Didn't you enable EXC tracing? Its output should show more than you ever wanted to know including the root cause. EXC tracing was written for monitoring exception handling, the output is not (very) user friendly.
Brian Reiter
Valued Contributor

Re: ANALYSE/SYSTEM - PRF and EXC, how do you find out what the exception is?

Hmmm,

 

The output from EXC was less than helpful to be honest. How do I map an exception to a given process ID? Where is the root cause?

 

As far as I know our developers didn't rely on the exception handlers, my best guess is that these exceptions are in the PASCAL RTL or elsewhere.

 

cheers

 

Brian

 

 

H.Becker
Honored Contributor
Solution

Re: ANALYSE/SYSTEM - PRF and EXC, how do you find out what the exception is?

>>> The output from EXC was less than helpful to be honest. How do I map an exception to a given process ID? Where is the root cause?

 
No surprise, as I said, it wasn't written for the general use. From bottom to top,  look for the string '[$SRCHANDLER: Begin]', go up until you find a line with '[CHF$SEARCH begin'. Appended is the pcb, sig, ..., which is probably all you need/want (and then, for fun, watch what exection is tracing until it is done with that exception).
Brian Reiter
Valued Contributor

Re: ANALYSE/SYSTEM - PRF and EXC, how do you find out what the exception is?

OK, that helps a lot. In the space of 1 second (or less) for the process I'm interested I got 2294 exceptions all with the same basic arguments.

 

All I need to do now is map the sig (address I assume) into the process address space and then find it in the source. Running the offending exe in debug and examining the value that came back gives me an address in a comman library, presumably data as the debugger didn't show anything resembling source, just an offsett into one of our libraries.  The offset being SHARE$NMCS2_APP_RWDATA0+0E477C which looks to be a linker construct.

 

So the question now becomes, how do I find out which module caused the aggravation.

Brian Reiter
Valued Contributor

Re: ANALYSE/SYSTEM - PRF and EXC, how do you find out what the exception is?
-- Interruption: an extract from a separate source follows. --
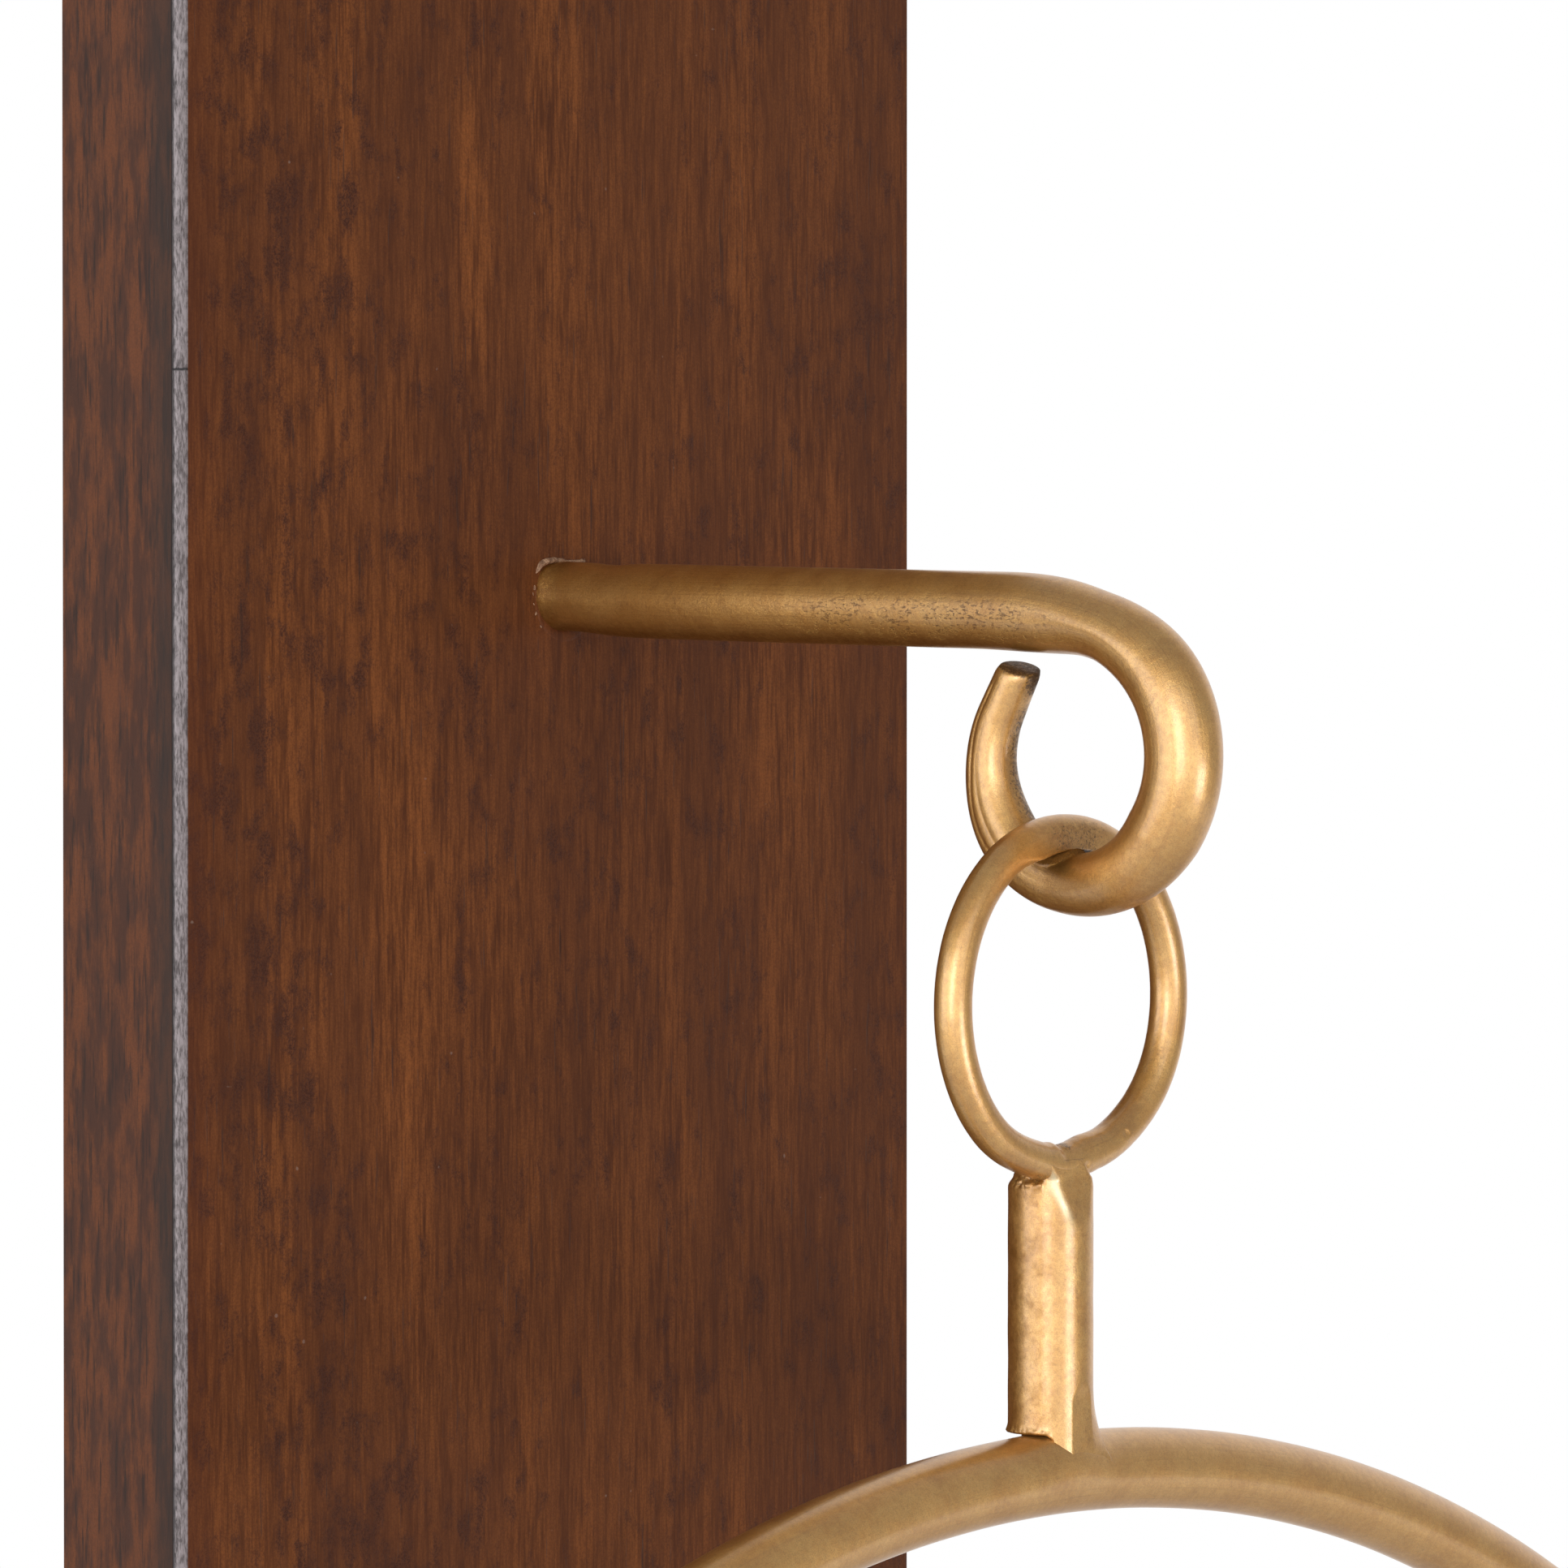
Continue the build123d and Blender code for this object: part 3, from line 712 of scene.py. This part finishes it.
def ringWire():
    s = ringSizes
    bm, centre, radius, half, soot = wireRound(ringLow, ringHigh, s["sides"], s["steps"])
    for vert in bm.verts:
        arm = vert.co - centre
        reach = hypot(arm.x, arm.z)
        outward = Vector((arm.x, 0, arm.z)) / reach
        turn = degrees(atan2(arm.x, -arm.z))
        top = abs(180 - abs(turn))
        depth = (reach - radius) / half
        inner, outer = max(0, -depth), max(0, depth)
        push = -sum(swell(pull, turn) for pull in s["pulls"])
        push -= swell(s["fill"], turn) * inner + swell(s["topWear"], top) * outer
        push += swell(s["notch"], turn) * inner ** 0.5 - swell(s["notchSide"], turn) * inner
        lumps = sum(noise.noise(vert.co * waves) * 0.5 for waves in s["lumpWaves"])
        rough = s["lump"] + swell(s["endLump"], turn) * fade(-arm.y, -half, half)
        rough += swell(s["sideLump"], turn) * fade(-arm.y, 0, half)
        push += lumps * rough
        moved = vert.co + outward * push
        if depth < s["seatDip"] and -s["seatFront"] < arm.y < s["seatRear"]:
            # paint that gathered where the wire sits on the hook
            want = radius - half - s["seatPad"] + arm.y ** 2 / s["seatRise"] + lumps * s["seatLump"]
            if want < reach:
                weight = nearby(s["seat"], top) * ramp(s["seatSoft"], s["seatDip"] - depth)
                moved = moved + outward * (want - reach) * weight
        for pitTurn, pitDepth in s["pits"]:
            away = hypot(radians(turn - pitTurn) * radius, (depth - pitDepth) * half)
            if arm.y < 0 and away < s["pitReach"]:
                moved.y += swell(s["pit"], away) - swell(s["pitRim"], away)
        vert.co = moved
        crown = swell(s["crownSoot"], top) * swell(s["crownDepth"], depth) * ramp(s["crownSide"], -arm.y)
        # the wire darkens where it sits on the hook: grime, and painted shade in the gap
        dark = max(crown, nearby(s["seatSootAndShade"], top) * ramp(s["seatDepth"], -depth))
        for turnSize, side, depthSize in ringSoot:
            dark = max(dark, swell(turnSize, turn) * ramp(depthSize, side * depth))
        vert[soot] = dark
    return finishPiece(bm, "ringWire", barFinish, "hanger", ["hanger_ring"])


# weld metal swells the hoop under the stem: height, middle and width along the bar or in degrees round it
hoopSizes = {
    "sides": 72, "steps": 640, "lumpWaves": 90, "lump": 0.00004,
    "weld": (1, -0.0006, 0.0062), "weldFront": (0.00087, 52, 36), "weldTop": (0.0002, 5, 40),
    "bead": (0.0004, -0.0028, 0.0022), "beadTurn": (1, 33, 14),
    "soak": (0.45, -0.0035, 0.0035), "soakTurn": (1, 12, 26),
}


def hoopBar():
    s = hoopSizes
    bm, centre, radius, half, soot = wireRound(hoopLow, hoopHigh, s["sides"], s["steps"])
    for vert in bm.verts:
        arm = vert.co - centre
        radial = Vector((arm.x, 0, arm.z)).normalized()
        outward = (arm - radial * radius) / half
        push = noise.noise(vert.co * s["lumpWaves"]) * s["lump"]
        if arm.z > 0:
            around = degrees(atan2(-arm.y, hypot(arm.x, arm.z) - radius))  # 0 on top, positive to the room
            weld = swell(s["weld"], arm.x)
            push += weld * (swell(s["weldFront"], around) + swell(s["weldTop"], around))
            push += swell(s["bead"], arm.x) * swell(s["beadTurn"], around)
            vert[soot] = swell(s["soak"], arm.x) * swell(s["soakTurn"], around)
        vert.co += outward * push
    return finishPiece(bm, "hoopBar", smoothFinish, "hanger", ["hoop"])


# the stem is a cut rod: pressed flat where it is welded to the hoop, filled and ground up to the ring;
# turns are degrees round it, 0 to the room and positive to the left
stemSizes = {
    "sides": 180, "steps": 120, "cutGap": 0.00028, "dive": 0.0047, "dip": 0.0005,
    "pressTop": 0.0072, "pressFlat": 0.00030, "flare": 0.0104,
    "ridgeTurn": 19.2, "cornerTurn": 48, "spread": 0.0006,
    "flatStart": 0.0042, "faceLow": 0.0064, "faceDepth": 0.00096, "facing": 5, "ridgeSoft": 0.00020,
    "webRise": 0.0022, "sideRise": 0.00045, "webLeft": -0.0058, "webRight": 0.0016, "webFront": 0.00425,
    "footLeft": (-0.00345, -0.00406), "footRight": (0.00260, -0.00456), "webBow": 0.0001,
    "leftTurns": (41, 62), "rightTurns": (-29, -50), "leftThin": 0.05, "rightThin": 0.14,
    "smoothing": (-6, -3, 0, 3, 6),
    "flareCurve": 2.6, "faceGap": 0.0002, "faceCurve": 1.3, "faceFull": 0.0045, "grind": 1.06,
    "climbStart": 0.0004, "climbFull": 0.3,
    "lumpWaves": (1500, 3200), "fineLumps": 0.6, "dentWaves": 260, "dent": 0.00004,
    "bead": (1, -0.0006, 0.0006), "beadLump": (0.00042, 0.00014), "beadSoot": (0.6, 0.2, -0.4),
    "hem": (1, 0.0003, 0.00045), "hemLump": (0.00022, 0.00012), "hemSoot": (0.5, 0.1, -0.4),
    "leastSoot": 0.12,
    "shoulder": 0.13, "shoulderRun": 0.0016, "shoulderCurve": 1.6,
    "ridge": (20, 24), "ridgeRun": (-0.0062, -0.0002), "bareAndHighlight": (0.9, 1, 6.5),
    "bareHighlightStart": (-0.0075, -0.0030), "bareHighlightEnd": (0.0002, 0.0015),
    "rustShadeWaves": (420, 1500), "fineRustShade": 0.8, "rustAndShade": (0.42, 1.3), "mostRustShade": 0.6,
    "capSink": 0.0012, "capShrink": 0.6, "coreSides": 64, "coreRadius": 0.0036, "coreHeight": 0.005,
    "coreSink": 0.001,
}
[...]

OK, so a bit of digging around seems to point the blame at the PASCAL builtin READV. The function calling READV is being called incorrectly anyway  so its kind of blind luck that this has worked at all, at this point in the application the READV function is being passed a binary array (its expecting a deliniated numeric string), and hence causing the PASCAL exception handler to fire. We're using ERROR:=CONTINUE which forces contination after the event.

 

Something to try tomorrow.

H.Becker
Honored Contributor

Re: ANALYSE/SYSTEM - PRF and EXC, how do you find out what the exception is?

>>> All I need to do now is map the sig (address I assume) into the process address space and then find it in the source. 

 
No, pcb is the PCB address, sig is the condition value, aka chf$is_sig_name, arg1, ..., arg3 are an extract of the reminder of the signal array starting with arg1 as chf$is_sig_arg1, etc. (Write a simple C function like *(int*)47=11; and you will see:
[CHF$SEARCH begin pcb: 895AB280 sig: 0000000C, arg1: 00000004, arg2: 0000002F, arg3: 000101C0]
where the PC is in arg3: 101C0
 
>>> Running the offending exe in debug and examining the value that came back gives me an address in a comman library, presumably data as the debugger didn't show anything resembling source, just an offsett into one of our libraries.  The offset being SHARE$NMCS2_APP_RWDATA0+0E477C which looks to be a linker construct.
 
No, a debugger construct used when the debugger has no (debug) symbols available for that VA. It takes whatever symbol is "close" to the VA and adds an offset. The output looks like a PSECT name to me. SDA with show image/all should help to find out what the image and the program segment for the VA really is.
 
>>> So the question now becomes, how do I find out which module caused the aggravation.
 
The usual way. You need a linker map for the image. With the SDA output you should be able to locate the module in the map. And with a machine code listing you will be able to find the offset within the module and so the source line.
Brian Reiter
Valued Contributor

Re: ANALYSE/SYSTEM - PRF and EXC, how do you find out what the exception is?

Hi,

 

Thanks for the clarifications and your help it has been much appreciated.

 

Anyway I've corrected he calls around the READV.Uultimately they weren't required any more, binary data was being passed in which caused an exception in the Pascal READV. This binary data had already been correctly converted earlier.

 

The problem had probably been in existance for over a decade, possibily two. We had noticed on the Alphas that this process spent too much time in COM but assumed it was normal behaviour. When we ported to Itanium the process spent even more time in COM which set the alarms bell ringing. We have plans for various extensions to the system which this problem would have badly affected. However, now we the processing down to well under a second and we're in a position now to consider the extensions.